South Africa’s largest car dealer slashes jobs as Chinese pressure mounts
The automotive retailer giant Motus has laid off 86 employees due to ongoing industry pressures.
Additionally, 579 employees are being impacted by remuneration and benefit changes that were implemented on 1 January 2026.
This is according to an official statement by the Motor Industry Staff Association (MISA), which is the majority trade union in South Africa’s retail motor industry with more than 75,000 members.
The job cuts took place on 30 December, and MISA noted that this was one of the largest retrenchments it was involved with in 2025.
The association cited the influx of Chinese car brands as a leading factor in these retrenchments, resulting in severe pressure and competition for legacy dealerships and manufacturers.
“The automotive giant [Motus] announced a restructuring process in terms of Section 189 of the Labour Relations Act on 9 October after reporting a 1% decline in revenue to R112.60 billion in the year ended 30 June. Its operating profit also dropped slightly to R5.48 billion,” said MISA.
The JSE-listed company contributed its reduced revenue to lower contributions from new vehicle sales of R3.33 billion (6%), primarily in the group’s international operations.
“MISA worked tirelessly with members and the employer’s representatives to save jobs and to resist unreasonable reductions to remuneration and the removal of long-standing benefits,” it said.
“Initially up to 900 employees facing remuneration and benefit realignment.
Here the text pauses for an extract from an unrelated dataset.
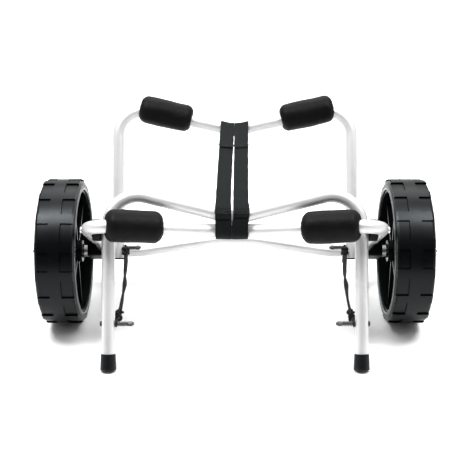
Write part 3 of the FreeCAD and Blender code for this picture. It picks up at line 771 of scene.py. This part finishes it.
# ---- floor, light and camera ----------------------------------------------
def stage():
    mesh = bpy.data.meshes.new("floor")
    half = FLOOR_HALF
    corners = [(-half, -half, 0), (half, -half, 0), (half, half, 0), (-half, half, 0)]
    mesh.from_pydata(corners, [], [(0, 1, 2, 3)])
    floor = bpy.data.objects.new("floor", mesh)
    mesh.materials.append(floor_material())
    bpy.context.scene.collection.objects.link(floor)


def surround():
    """A white surround that darkens toward one side, so that gloss has something to show."""
    world = bpy.data.worlds.new("world")
    bpy.context.scene.world = world
    world.use_nodes = True
    tree = world.node_tree
    background = tree.nodes["Background"]
    background.inputs["Strength"].default_value = WORLD
    coords = tree.nodes.new("ShaderNodeTexCoord")
    toward = tree.nodes.new("ShaderNodeVectorMath")
    toward.operation = "DOT_PRODUCT"
    toward.inputs[1].default_value = DARK_SIDE
    ramp = tree.nodes.new("ShaderNodeValToRGB")
    ramp.color_ramp.elements[0].position = 0.45
    ramp.color_ramp.elements[0].color = (1.0, 1.0, 1.0, 1)
    ramp.color_ramp.elements[1].position = 0.92
    ramp.color_ramp.elements[1].color = (0.04, 0.04, 0.045, 1)
    tree.links.new(coords.outputs["Generated"], toward.inputs[0])
    tree.links.new(toward.outputs["Value"], ramp.inputs["Fac"])
    tree.links.new(ramp.outputs["Color"], background.inputs["Color"])


def lights():
    for label, place, size, power in LIGHTS:
        data = bpy.data.lights.new(label, "AREA")
        data.shape = "SQUARE"
        data.size = size
        data.energy = power
        light = bpy.data.objects.new(label, data)
        light.location = place
        aim = Vector((0, max(0.0, place[1]), 0.15)) - Vector(place)
        light.rotation_mode = "QUATERNION"
        light.rotation_quaternion = aim.to_track_quat("-Z", "Y")
        bpy.context.scene.collection.objects.link(light)


def camera():
    data = bpy.data.cameras.new("camera")
    data.sensor_width = 36.0
    data.lens = 77.7
    data.clip_start, data.clip_end = 0.05, 60.0
    data.dof.use_dof = False
    view = bpy.data.objects.new("camera", data)
    view.location = CAMERA_PLACE
    view.rotation_euler = (math.radians(90 - CAMERA_DROP), 0, 0)
    bpy.context.scene.collection.objects.link(view)
    bpy.context.scene.camera = view
    bpy.context.scene.view_settings.view_transform = "Standard"
    bpy.context.scene.view_settings.look = "Medium High Contrast"


camera()
dress_cad()
pads()
straps()
tethers()
springs()
wheel_lips()
stage()
surround()
lights()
MISA’s sustained engagement significantly reduced the impact.”
The association said it remains deeply concerned about the proposed reductions of up to 30% cost to company.
“MISA did not sign an agreement at the conclusion of the final facilitation session and continues to assess the reasonableness and fairness of the implemented changes.”
“Our commitment remains firm: to support affected members and to pursue all lawful avenues to protect their interests during this challenging transition,” said Martlé Keyter, MISA’s Chief Executive Officer.
Chinese car brands flooding the market

The last two years have seen the rapid introduction of several new Chinese car brands in South Africa.
The list of Chinese automakers operating within our borders now includes:
- BAIC
- BYD
- Changan
- Chery
- Dayun
- Deepal
- Dongfeng
- Foton
- GAC
- Geely
- GWM
- Haval
- JAC
- JMC
- Jaecoo
- Jetour
- LDV
- Leapmotor
- Maxus
- MG
- Omoda
At least four more will join this list in 2026, namely iCaur, Lepas, Riddara, and Denza.
These marques now represent roughly a third of all manufacturers in South Africa, putting significant pressure on legacy names like Toyota, VW, Ford, and Hyundai.
While companies like BMW and Volvo have closed some of their dealerships over the past few years, carmakers like Jetour are rapidly expanding their presence by opening dozens of new outlets.
The success of these brands can be attributed to their attractive value-for-money sales pitch, as most Chinese cars tend to be considerably cheaper than their legacy rivals while offering more powerful engines and extensive feature lists.
This pressure is being felt in both the new and used-car markets, as Lightstone previously noted that consumers can now buy a brand-new Chinese SUV for a similar price to something like a pre-owned VW Polo.